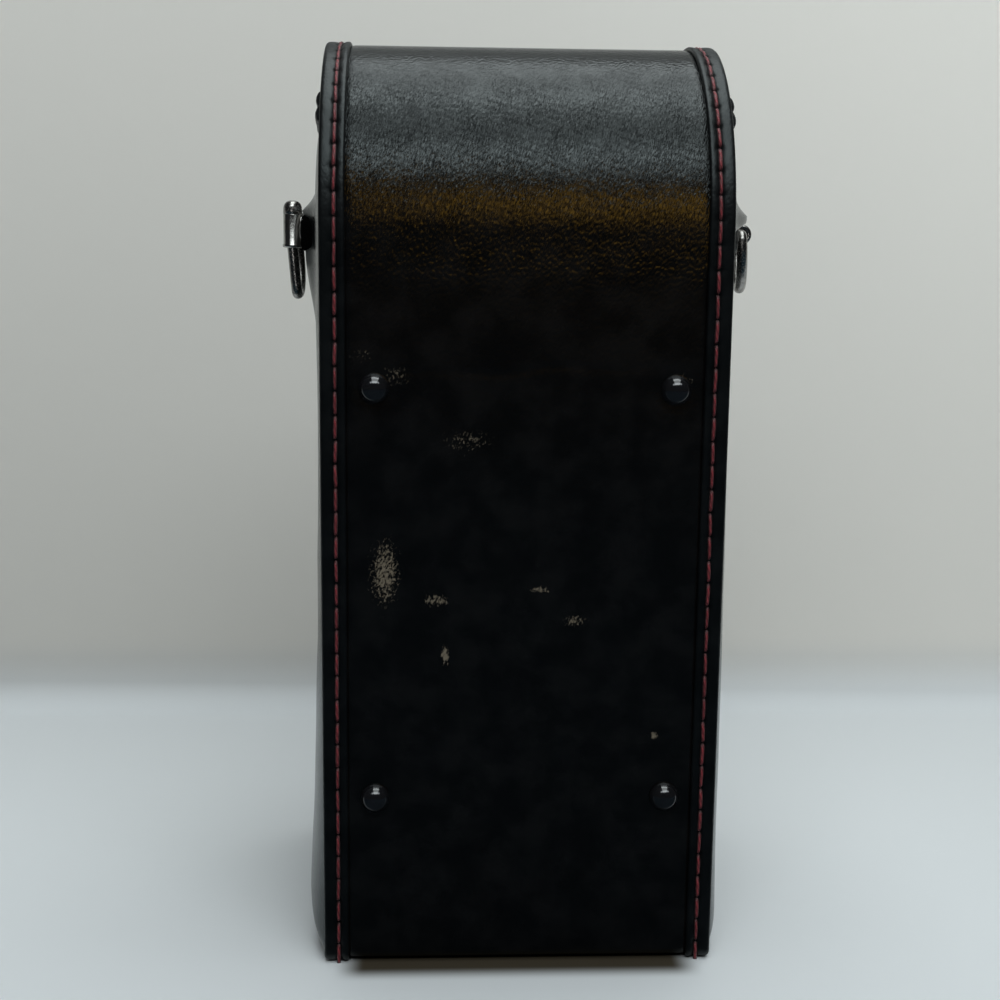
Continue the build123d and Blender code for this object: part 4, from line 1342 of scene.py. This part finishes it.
def build_seat(material):
    """Foam block with rolled edges and a round pocket for the lens."""
    low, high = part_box("lens_seat")
    half_x, half_y = high.x - 0.2 * MM, high.y - 0.2 * MM
    bottom, top = low.z + 0.1 * MM, high.z
    brim = top - 0.2 * MM
    angles = np.linspace(0, 2 * math.pi, 192, endpoint=False)
    power = SEAT_SQUARENESS
    square = np.abs(np.cos(angles) / half_x) ** power + np.abs(np.sin(angles) / half_y) ** power
    square = square ** (-1 / power)
    rings = []

    def ring(reach, height, lumps=0.0):
        x, y = reach * np.cos(angles), reach * np.sin(angles)
        places = np.stack([x, y, np.full(len(angles), 1.0) * height], -1)
        places[:, 2] += cloud(places, 14 * MM, 2, 3.7) * lumps
        rings.append(places)

    for height in np.linspace(bottom, top - SEAT_EDGE, 8):
        belly = 0.5 * MM * math.sin(math.pi * (height - bottom) / (top - bottom))
        ring(square - belly, height)
    for turn in np.radians((15, 30, 45, 60, 75, 90)):
        ring(square - SEAT_EDGE * (1 - math.cos(turn)), brim - SEAT_EDGE * (1 - math.sin(turn)), 0.1 * MM)
    for share in (0.2, 0.4, 0.6, 0.8):
        inner = (square - SEAT_EDGE) * (1 - share) + (POCKET + POCKET_ROLL) * share
        ring(inner, brim + 0.2 * MM * math.sin(math.pi * share), 0.15 * MM)
    for turn in np.radians((0, 20, 40, 60, 80, 90)):
        ring(POCKET + POCKET_ROLL * (1 - math.sin(turn)), brim - POCKET_ROLL * (1 - math.cos(turn)), 0.1 * MM)
    for height in np.linspace(top - POCKET_ROLL - 1 * MM, top - POCKET_DEPTH + 2 * MM, 6):
        ring(POCKET + 0.3 * MM, height)
    for share in (0.97, 0.9, 0.75, 0.55, 0.35, 0.15, 0.0):
        ring(POCKET * share, top - POCKET_DEPTH + 1.2 * MM * share**8, 0.2 * MM if share > 0 else 0.0)
    seat = make_piece("seat_foam_block", np.stack(rings), tube_faces(len(rings), len(angles), last_cap=False))
    finish_piece(seat, material, "case", ["lens_seat"])


def build_pad(material):
    """Crowned foam pad under the top of the lid."""
    low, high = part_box("lid_pad")
    radius = high.z - ARCH - 0.2 * MM
    half_y = math.sqrt(radius**2 - (low.z + 1.2 * MM - ARCH) ** 2)
    half_x = high.x - 0.3 * MM
    edge = 6 * MM
    ends = half_x * np.sin(np.radians(np.arange(-90, -60, 5)))
    arc = math.asin(half_y / radius)
    upper = [(radius * math.sin(a), ARCH + radius * math.cos(a)) for a in np.linspace(-arc, arc, 40)]
    middle = np.array([0.0, low.z + 0.55 * (high.z - low.z)])
    rows = []
    for x in np.concatenate([ends, np.linspace(-0.85, 0.85, 40) * half_x, -ends[::-1]]):
        close = math.sqrt(max(0.0, 1 - (max(0.0, abs(x) - half_x + edge) / edge) ** 2))
        painted_contact_shadow = [
            (y, low.z + 1.4 * MM - 1.2 * MM * (1 - (y / half_y) ** 4) * close)
            for y in np.linspace(half_y, -half_y, 36)[1:-1]
        ]
        ring = middle + (np.array(upper + painted_contact_shadow) - middle) * (0.35 + 0.65 * close)
        rows.append(np.column_stack([np.full(len(ring), x), ring]))
    places = np.stack(rows)
    places[..., 2] += cloud(places, 12 * MM, 2, 1.1) * 0.15 * MM - 0.15 * MM
    pad = make_piece("lid_foam_pad", places, tube_faces(*places.shape[:2]))
    finish_piece(pad, material, "lid", ["lid_pad"])


def build_inside():
    board, pile, foam = board_material(), pile_material(), foam_material()
    for name in frame["nodes"]:
        if "board" in name:
            dress_node(name, board)
    dress_node("mouth_collar", pile)
    build_lining("body_cloth", -0.5 * MM, False, "case", pile)
    build_lining("lid_cloth", 9.0 * MM, True, "lid", pile)
    build_seat(foam)
    build_pad(foam)


# Stage
CAMERA_PLACE = (-26.2 * MM, -459.7 * MM, 204.0 * MM)
CAMERA_YAW = math.radians(2.77)
CAMERA_PITCH = math.radians(10.35)
CAMERA_ROLL = math.radians(-0.65)
CAMERA_LENS = 57.6
WALL_Y = 0.185
WALL_TOP = 0.46
COVE = 0.02
STAGE_HALF = 2.5

# Name, place, target, width, height, power and colour of each lamp
COOL = (0.92, 0.99, 1.0)
LAMPS = (
    ("overhead", (0.1, -0.33, 1.25), (0.1, -0.33, 0), 0.8, 2.3, 14.5, COOL),
    ("overhead_middle", (0.1, -0.03, 1.24), (0.1, -0.03, 0), 0.8, 0.3, 2.0, COOL),
    ("overhead_low", (0.1, -1.12, 1.36), (0.0, 0.0, 0.22), 1.8, 0.45, 8.0, (0.9, 0.97, 1.0)),
    ("warm_glow", (0.32, -1.6, 0.66), (0.1, 0, 0.3), 0.8, 0.5, 4.4, (1.0, 0.5, 0.06)),
    ("strip", (-0.28, -1.8, 0.3), (-0.06, 0, 0.2), 0.04, 0.6, 1.0, (1.0, 1.0, 1.0)),
)
# Lamps that light only the pieces with these finishes
LIT_BY = {"warm_glow": ("band_leather",), "strip": ("tarnished_nickel", "worn_ring", "nickel_with_painted_shade")}


def add_camera():
    data = bpy.data.cameras.new("camera")
    data.lens = CAMERA_LENS
    data.sensor_width = 36.0
    camera = add_object("camera", data)
    sine, cosine = math.sin(CAMERA_YAW), math.cos(CAMERA_YAW)
    flat = math.cos(CAMERA_PITCH)
    forward = Vector((sine * flat, cosine * flat, -math.sin(CAMERA_PITCH)))
    level = Vector((cosine, -sine, 0))
    down = forward.cross(level)
    right = level * math.cos(CAMERA_ROLL) + down * math.sin(CAMERA_ROLL)
    rotation = Matrix((right, right.cross(forward), -forward)).transposed()
    camera.matrix_world = Matrix.Translation(CAMERA_PLACE) @ rotation.to_4x4()
    bpy.context.scene.camera = camera


def add_area(name, place, target, width, height, power, colour):
    data = bpy.data.lights.new(name, "AREA")
    data.shape = "RECTANGLE"
    data.size = width
    data.size_y = height
    data.energy = power
    data.color = colour
    lamp = add_object(name, data)
    lamp.location = place
    lamp.rotation_euler = (Vector(target) - Vector(place)).to_track_quat("-Z", "Y").to_euler()
    if name in LIT_BY:
        lit = bpy.data.collections.new(f"lit by {name}")
        for piece in bpy.data.objects:
            if piece.type == "MESH" and piece.data.materials and piece.data.materials[0].name in LIT_BY[name]:
                lit.objects.link(piece)
        lamp.light_linking.receiver_collection = lit


def paper_material():
    """Floor and wall, with painted shadow under the case, painted light on the wall, and dimmed where gloss
    mirrors them.
    """
    material, t, shader = new_material("pale_paper")
    place = t.split(t.add("ShaderNodeTexCoord")["Object"])
    upright = t.ramp(place["Z"], 0.0, 0.03)
    paper = t.mix(upright, shade(colours().floor), shade(colours().wall))
    # painted shadow: a dark-brown patch on the floor under the case stands for its contact shadow and its
    # dark reflection
    beside = t.ramp(t.calc("ABSOLUTE", place["X"]), 0.042, 0.051, 1.0, 0.0)
    painted_contact_shadow = t.times(beside, t.ramp(t.calc("ABSOLUTE", place["Y"]), 0.053, 0.061, 1.0, 0.0))
    paper = t.mix(t.times(painted_contact_shadow, 0.97), paper, (0.026, 0.016, 0.003, 1))
    # painted light: the wall is brighter towards its top and towards the right
    rise = t.ramp(place["Z"], 0.0, 0.35, 0.72, 1.0)
    across = t.ramp(place["X"], -0.25, 0.3, 0.0, 0.2)
    light = t.calc("MAXIMUM", t.calc("ADD", rise, across), t.calc("SUBTRACT", 1.0, upright))
    paper = t.mix(1.0, paper, t.add("ShaderNodeCombineColor", {0: light, 1: light, 2: light})[0], "MULTIPLY")
    t.feed(shader, {"Base Color": paper, "Roughness": 0.55, "Specular IOR Level": 0.2})
    mirrored = t.add("ShaderNodeLightPath")["Is Glossy Ray"]
    before = t.ramp(place["Y"], -0.056, -0.05, 1.0, 0.0)
    aloft = t.ramp(place["Z"], 0.27, 0.34, 0.0, 0.6)
    dimmed = t.times(mirrored, t.calc("MAXIMUM", before, aloft))
    dim = t.add("ShaderNodeBsdfDiffuse", {"Color": (0.022, 0.04, 0.055, 1)})[0]
    seen = t.add("ShaderNodeMixShader", {0: dimmed, 1: shader.outputs[0], 2: dim})[0]
    behind = t.add("ShaderNodeNewGeometry")["Backfacing"]
    mixed = t.add("ShaderNodeMixShader", {0: behind, 1: seen, 2: t.add("ShaderNodeBsdfTransparent")[0]})[0]
    t.feed(t.tree.nodes["Material Output"], {"Surface": mixed})
    return material


def build_stage():
    """Floor that curves up into a wall. The wall shows from its front only."""
    turns = np.linspace(0.15, math.pi / 2, 8)
    cove = [(WALL_Y - COVE + COVE * math.sin(a), COVE - COVE * math.cos(a)) for a in turns]
    run = [(-STAGE_HALF, 0.0), (WALL_Y - COVE, 0.0), *cove, (WALL_Y, 0.3), (WALL_Y, WALL_TOP)]
    places = [(x, y, z) for y, z in run for x in (-STAGE_HALF, STAGE_HALF)]
    mesh = bpy.data.meshes.new("backdrop")
    mesh.from_pydata(places, [], [[2 * i, 2 * i + 1, 2 * i + 3, 2 * i + 2] for i in range(len(run) - 1)])
    mesh.update()
    for polygon in mesh.polygons:
        polygon.use_smooth = True
    backdrop = add_object("backdrop", mesh)
    mesh.materials.append(paper_material())

    add_camera()
    for lamp in LAMPS:
        add_area(*lamp)

    world = bpy.data.worlds.new("studio")
    world.use_nodes = True
    t = Nodes(world.node_tree)
    dim_sky = world.node_tree.nodes["Background"]
    t.feed(dim_sky, {0: (0.72, 0.76, 0.8, 1), 1: 0.03})
    pale_sky = t.add("ShaderNodeBackground", {"Color": (0.5, 0.51, 0.5, 1), "Strength": 1.0})[0]
    direct = t.add("ShaderNodeLightPath")["Is Camera Ray"]
    both = t.add("ShaderNodeMixShader", {0: direct, 1: dim_sky.outputs[0], 2: pale_sky})[0]
    t.feed(world.node_tree.nodes["World Output"], {"Surface": both})
    bpy.context.scene.world = world
    bpy.context.scene.view_settings.view_transform = "Standard"


class LENSCASE_OT_band(bpy.types.Operator):
    """Leather band over front, base, back and arch"""

    bl_idname = "lens_case.band"
    bl_label = "Leather band"

    def execute(self, context):
        build_band()
        return {"FINISHED"}


class LENSCASE_OT_rims(bpy.types.Operator):
    """Rims where the side leather turns over the band"""

    bl_idname = "lens_case.rims"
    bl_label = "Rims"

    def execute(self, context):
        build_rims()
        return {"FINISHED"}


class LENSCASE_OT_panels(bpy.types.Operator):
    """Stuffed side panels and the flat sides of the lid"""

    bl_idname = "lens_case.panels"
    bl_label = "Side panels"

    def execute(self, context):
        build_panels()
        return {"FINISHED"}


class LENSCASE_OT_bindings(bpy.types.Operator):
    """Binding along the edge of the lid"""

    bl_idname = "lens_case.bindings"
    bl_label = "Lid binding"

    def execute(self, context):
        build_bindings()
        return {"FINISHED"}


class LENSCASE_OT_stitches(bpy.types.Operator):
    """Red stitches of the rims and the binding"""

    bl_idname = "lens_case.stitches"
    bl_label = "Stitches"

    def execute(self, context):
        build_stitches()
        return {"FINISHED"}


class LENSCASE_OT_feet(bpy.types.Operator):
    """Domed feet on the back"""

    bl_idname = "lens_case.feet"
    bl_label = "Feet"

    def execute(self, context):
        build_feet()
        return {"FINISHED"}


class LENSCASE_OT_fittings(bpy.types.Operator):
    """Lugs, clips and rings for the strap"""

    bl_idname = "lens_case.fittings"
    bl_label = "Strap fittings"

    def execute(self, context):
        build_fittings()
        return {"FINISHED"}


class LENSCASE_OT_latch(bpy.types.Operator):
    """Push-button latch with its hasp"""

    bl_idname = "lens_case.latch"
    bl_label = "Latch"

    def execute(self, context):
        build_latch()
        return {"FINISHED"}


class LENSCASE_OT_inside(bpy.types.Operator):
    """Boards, lining, collar, seat and pad"""

    bl_idname = "lens_case.inside"
    bl_label = "Inside"

    def execute(self, context):
        build_inside()
        return {"FINISHED"}


class LENSCASE_OT_stage(bpy.types.Operator):
    """Camera, lamps, floor and wall"""

    bl_idname = "lens_case.stage"
    bl_label = "Stage"

    def execute(self, context):
        build_stage()
        return {"FINISHED"}


STEPS = (
    LENSCASE_OT_band,
    LENSCASE_OT_rims,
    LENSCASE_OT_panels,
    LENSCASE_OT_bindings,
    LENSCASE_OT_stitches,
    LENSCASE_OT_feet,
    LENSCASE_OT_fittings,
    LENSCASE_OT_latch,
    LENSCASE_OT_inside,
    LENSCASE_OT_stage,
)


class LENSCASE_PT_panel(bpy.types.Panel):
    """Lists the sizes, the colours and the steps"""

    bl_idname = "LENSCASE_PT_panel"
    bl_label = "Lens case"
    bl_space_type = "VIEW_3D"
    bl_region_type = "UI"
    bl_category = "Lens case"

    def draw(self, context):
        for group in (context.scene.lens_case_sizes, context.scene.lens_case_colours):
            for name in group.__annotations__:
                self.layout.prop(group, name)
        for step_class in STEPS:
            self.layout.operator(step_class.bl_idname)


CLASSES = (CaseSizes, CaseColours, *STEPS, LENSCASE_PT_panel)


def register():
    for item in CLASSES:
        bpy.utils.register_class(item)
    bpy.types.Scene.lens_case_sizes = PointerProperty(type=CaseSizes)
    bpy.types.Scene.lens_case_colours = PointerProperty(type=CaseColours)


def unregister():
    del bpy.types.Scene.lens_case_colours
    del bpy.types.Scene.lens_case_sizes
    for item in reversed(CLASSES):
        bpy.utils.unregister_class(item)


def main():
    register()
    for step_class in STEPS:
        group, name = step_class.bl_idname.split(".")
        getattr(getattr(bpy.ops, group), name)()


if __name__ == "__main__":
    main()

================================

## Problem to solve
Starting with the first line of the data above, copy each line exactly until you reach the line with "rings.append(places)"; include that line as well.

## Written response
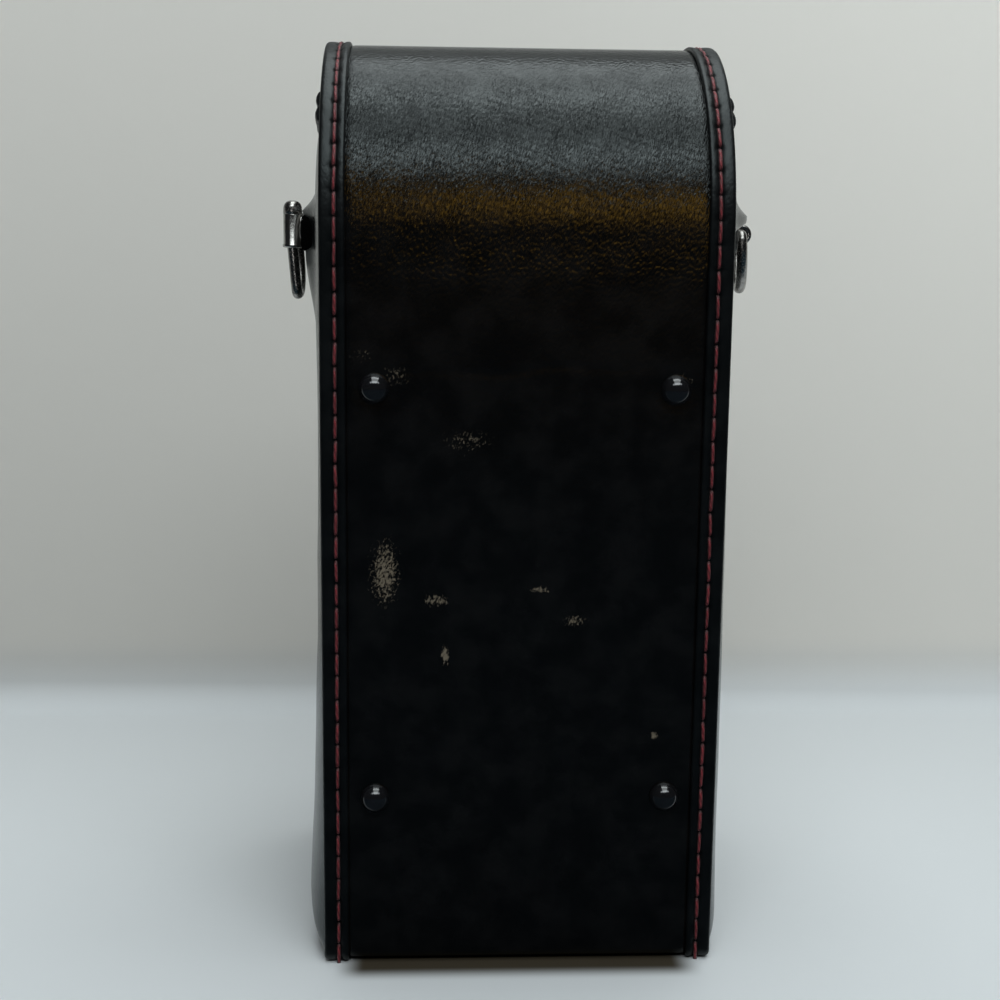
Continue the build123d and Blender code for this object: part 4, from line 1342 of scene.py. This part finishes it.
def build_seat(material):
    """Foam block with rolled edges and a round pocket for the lens."""
    low, high = part_box("lens_seat")
    half_x, half_y = high.x - 0.2 * MM, high.y - 0.2 * MM
    bottom, top = low.z + 0.1 * MM, high.z
    brim = top - 0.2 * MM
    angles = np.linspace(0, 2 * math.pi, 192, endpoint=False)
    power = SEAT_SQUARENESS
    square = np.abs(np.cos(angles) / half_x) ** power + np.abs(np.sin(angles) / half_y) ** power
    square = square ** (-1 / power)
    rings = []

    def ring(reach, height, lumps=0.0):
        x, y = reach * np.cos(angles), reach * np.sin(angles)
        places = np.stack([x, y, np.full(len(angles), 1.0) * height], -1)
        places[:, 2] += cloud(places, 14 * MM, 2, 3.7) * lumps
        rings.append(places)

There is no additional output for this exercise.